• **WHAT THE EXERCISE ASKS**
Show every line below where "parts" can be found.

[Records with modeling code]
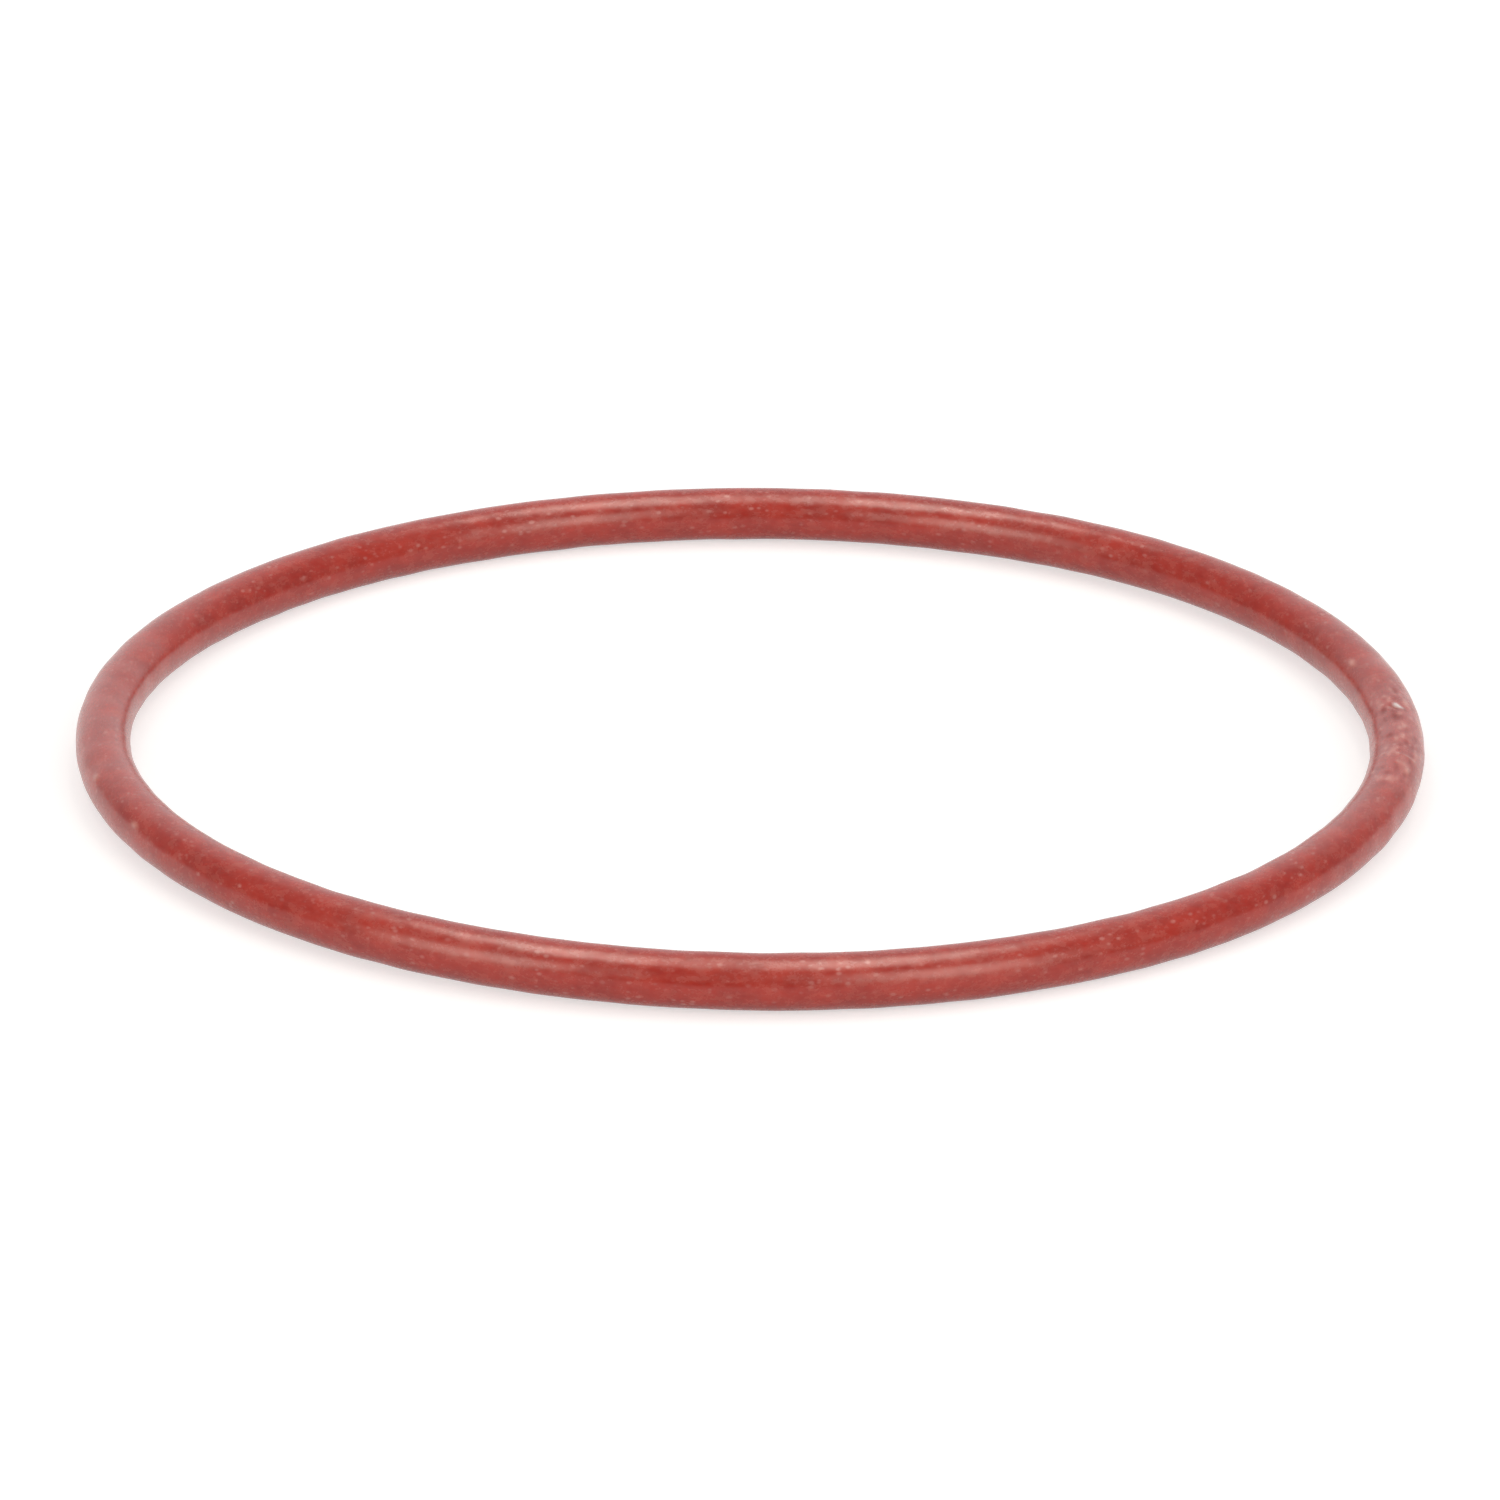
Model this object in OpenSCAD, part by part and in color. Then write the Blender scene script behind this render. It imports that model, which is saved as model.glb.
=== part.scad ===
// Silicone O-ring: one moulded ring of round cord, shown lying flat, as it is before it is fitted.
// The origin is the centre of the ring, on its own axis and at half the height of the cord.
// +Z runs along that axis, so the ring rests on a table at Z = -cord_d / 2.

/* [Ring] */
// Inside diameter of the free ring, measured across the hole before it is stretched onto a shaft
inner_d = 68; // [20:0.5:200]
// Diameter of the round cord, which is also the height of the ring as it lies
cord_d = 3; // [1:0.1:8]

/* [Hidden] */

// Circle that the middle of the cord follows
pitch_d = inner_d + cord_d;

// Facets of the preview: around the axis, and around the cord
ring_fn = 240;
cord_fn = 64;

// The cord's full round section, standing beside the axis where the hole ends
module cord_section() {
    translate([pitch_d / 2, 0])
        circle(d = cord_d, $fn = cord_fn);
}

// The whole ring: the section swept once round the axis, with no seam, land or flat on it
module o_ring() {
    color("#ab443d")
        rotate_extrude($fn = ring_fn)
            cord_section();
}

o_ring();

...

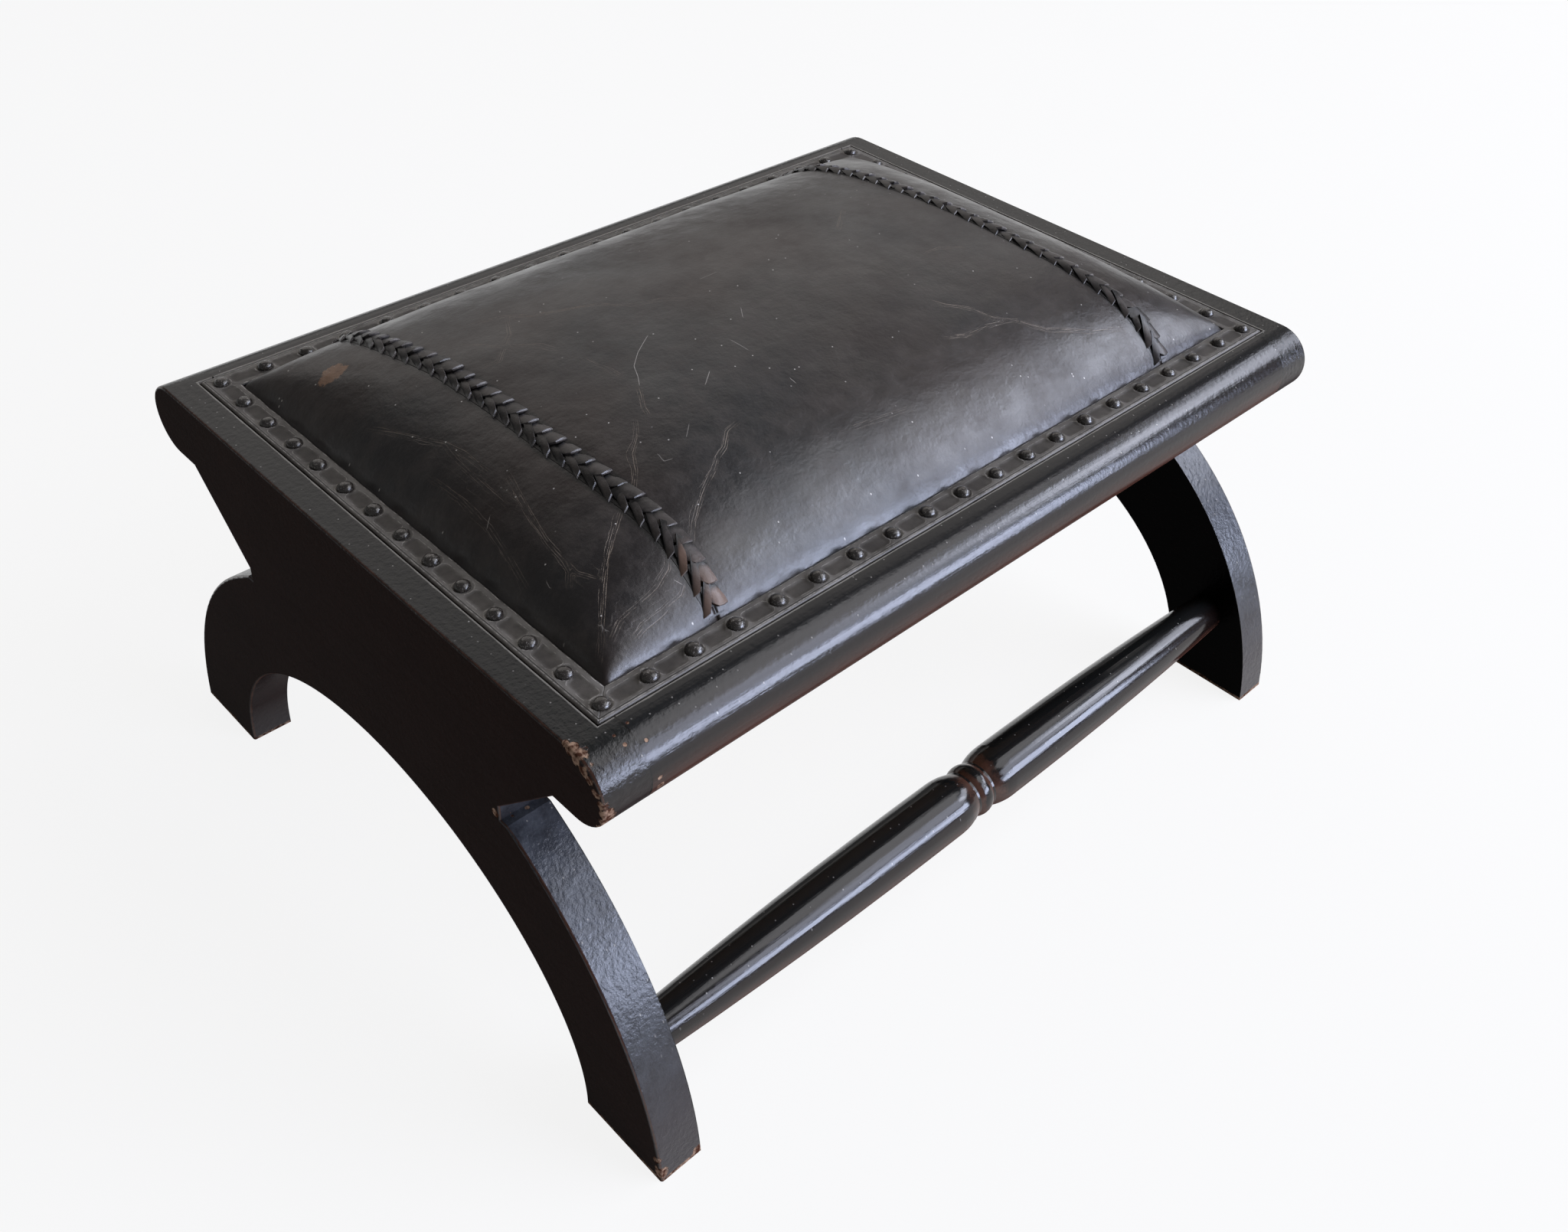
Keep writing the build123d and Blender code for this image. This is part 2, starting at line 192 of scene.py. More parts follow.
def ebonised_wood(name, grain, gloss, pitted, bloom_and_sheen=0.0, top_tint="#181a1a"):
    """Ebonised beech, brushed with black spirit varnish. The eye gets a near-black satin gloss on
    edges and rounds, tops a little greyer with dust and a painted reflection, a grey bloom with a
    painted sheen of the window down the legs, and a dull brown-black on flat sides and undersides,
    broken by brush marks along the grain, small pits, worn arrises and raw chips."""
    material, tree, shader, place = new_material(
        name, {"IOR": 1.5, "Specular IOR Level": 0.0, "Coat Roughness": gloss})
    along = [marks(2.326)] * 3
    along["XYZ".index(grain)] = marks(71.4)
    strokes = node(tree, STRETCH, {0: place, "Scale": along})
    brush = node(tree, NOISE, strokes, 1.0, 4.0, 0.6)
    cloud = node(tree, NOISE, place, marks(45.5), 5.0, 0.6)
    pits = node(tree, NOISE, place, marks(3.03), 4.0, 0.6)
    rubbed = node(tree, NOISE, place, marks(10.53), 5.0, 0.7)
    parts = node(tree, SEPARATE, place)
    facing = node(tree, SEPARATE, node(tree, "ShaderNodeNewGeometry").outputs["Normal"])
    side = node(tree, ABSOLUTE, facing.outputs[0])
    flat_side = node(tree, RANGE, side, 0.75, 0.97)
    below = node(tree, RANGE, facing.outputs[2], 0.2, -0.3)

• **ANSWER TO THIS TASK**
Keep writing the build123d and Blender code for this image. This is part 2, starting at line 192 of scene.py. More parts follow.
    parts = node(tree, SEPARATE, place)